• _Task requirements_
Print verbatim the opening line of the material and every subsequent line through the one containing "pale floor, white".

• _Dataset extract_
-----

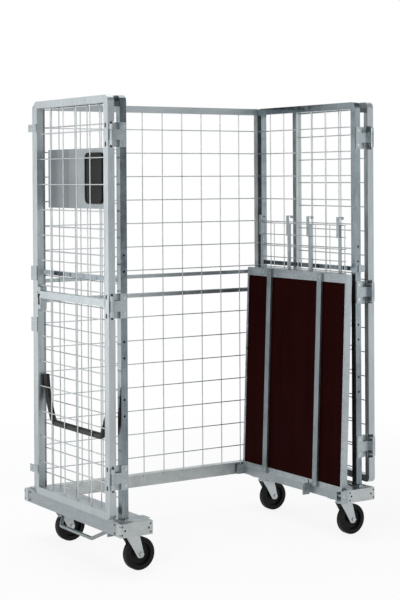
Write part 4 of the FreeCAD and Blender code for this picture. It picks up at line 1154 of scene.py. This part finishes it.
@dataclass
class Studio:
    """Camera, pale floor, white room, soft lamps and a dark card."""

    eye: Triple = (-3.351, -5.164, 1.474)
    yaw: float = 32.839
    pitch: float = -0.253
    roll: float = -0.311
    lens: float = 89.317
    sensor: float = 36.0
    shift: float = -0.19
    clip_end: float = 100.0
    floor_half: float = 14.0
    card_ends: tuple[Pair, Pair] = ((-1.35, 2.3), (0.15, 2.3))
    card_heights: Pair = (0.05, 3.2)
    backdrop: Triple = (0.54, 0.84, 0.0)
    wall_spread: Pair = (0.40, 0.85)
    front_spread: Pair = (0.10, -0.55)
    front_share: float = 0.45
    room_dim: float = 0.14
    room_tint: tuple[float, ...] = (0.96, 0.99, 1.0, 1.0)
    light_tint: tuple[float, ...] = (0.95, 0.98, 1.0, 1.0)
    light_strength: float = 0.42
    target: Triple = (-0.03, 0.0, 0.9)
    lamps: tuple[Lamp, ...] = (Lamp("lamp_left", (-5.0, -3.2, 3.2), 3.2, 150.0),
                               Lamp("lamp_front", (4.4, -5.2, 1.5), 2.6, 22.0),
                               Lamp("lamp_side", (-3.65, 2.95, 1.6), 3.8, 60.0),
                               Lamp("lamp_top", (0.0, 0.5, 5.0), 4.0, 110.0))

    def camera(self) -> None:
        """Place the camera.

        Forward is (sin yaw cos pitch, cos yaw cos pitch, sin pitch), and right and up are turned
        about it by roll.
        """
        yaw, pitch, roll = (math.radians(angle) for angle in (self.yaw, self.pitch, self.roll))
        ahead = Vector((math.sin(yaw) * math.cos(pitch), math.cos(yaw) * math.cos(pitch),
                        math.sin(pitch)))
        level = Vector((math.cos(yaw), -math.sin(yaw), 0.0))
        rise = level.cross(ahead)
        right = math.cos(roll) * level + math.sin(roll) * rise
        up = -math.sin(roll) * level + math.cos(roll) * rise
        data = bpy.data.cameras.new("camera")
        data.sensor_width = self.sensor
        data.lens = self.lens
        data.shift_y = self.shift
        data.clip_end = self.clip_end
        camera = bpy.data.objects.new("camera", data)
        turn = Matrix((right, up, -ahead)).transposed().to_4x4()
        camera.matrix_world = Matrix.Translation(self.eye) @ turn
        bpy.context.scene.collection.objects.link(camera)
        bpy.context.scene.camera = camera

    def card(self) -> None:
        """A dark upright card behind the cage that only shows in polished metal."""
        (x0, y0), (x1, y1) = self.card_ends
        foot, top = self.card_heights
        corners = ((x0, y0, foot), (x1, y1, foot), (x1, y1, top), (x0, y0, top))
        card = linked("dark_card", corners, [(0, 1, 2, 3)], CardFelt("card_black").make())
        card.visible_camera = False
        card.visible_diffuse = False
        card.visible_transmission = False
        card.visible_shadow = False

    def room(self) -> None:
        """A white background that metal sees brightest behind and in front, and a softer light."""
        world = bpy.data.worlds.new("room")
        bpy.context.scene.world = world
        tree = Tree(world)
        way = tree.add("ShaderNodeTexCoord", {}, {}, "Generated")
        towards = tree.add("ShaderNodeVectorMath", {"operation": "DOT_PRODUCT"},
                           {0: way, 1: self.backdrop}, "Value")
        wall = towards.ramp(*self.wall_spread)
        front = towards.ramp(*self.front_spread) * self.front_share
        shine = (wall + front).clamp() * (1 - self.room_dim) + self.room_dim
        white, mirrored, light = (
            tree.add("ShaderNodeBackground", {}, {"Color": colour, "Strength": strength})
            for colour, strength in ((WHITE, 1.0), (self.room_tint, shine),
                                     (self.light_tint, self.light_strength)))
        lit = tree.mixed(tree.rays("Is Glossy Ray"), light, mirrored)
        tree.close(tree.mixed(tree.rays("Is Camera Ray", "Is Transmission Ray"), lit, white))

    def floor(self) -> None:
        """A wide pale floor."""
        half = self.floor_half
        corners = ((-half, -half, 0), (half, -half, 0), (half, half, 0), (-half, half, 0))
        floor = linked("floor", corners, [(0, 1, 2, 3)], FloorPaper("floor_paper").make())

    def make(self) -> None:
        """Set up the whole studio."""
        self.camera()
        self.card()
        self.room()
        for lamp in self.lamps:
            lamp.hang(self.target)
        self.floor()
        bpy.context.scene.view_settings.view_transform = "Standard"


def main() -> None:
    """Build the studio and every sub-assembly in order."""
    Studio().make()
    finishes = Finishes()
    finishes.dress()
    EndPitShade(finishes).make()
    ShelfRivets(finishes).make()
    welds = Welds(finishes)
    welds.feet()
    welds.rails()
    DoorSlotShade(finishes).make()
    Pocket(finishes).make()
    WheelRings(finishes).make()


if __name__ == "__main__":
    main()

-----

• _Task output_
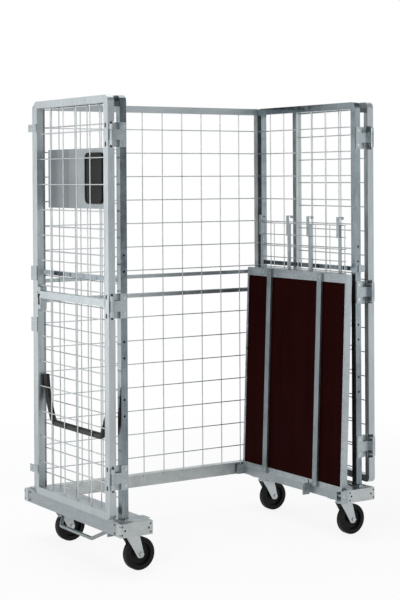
Write part 4 of the FreeCAD and Blender code for this picture. It picks up at line 1154 of scene.py. This part finishes it.
@dataclass
class Studio:
    """Camera, pale floor, white room, soft lamps and a dark card."""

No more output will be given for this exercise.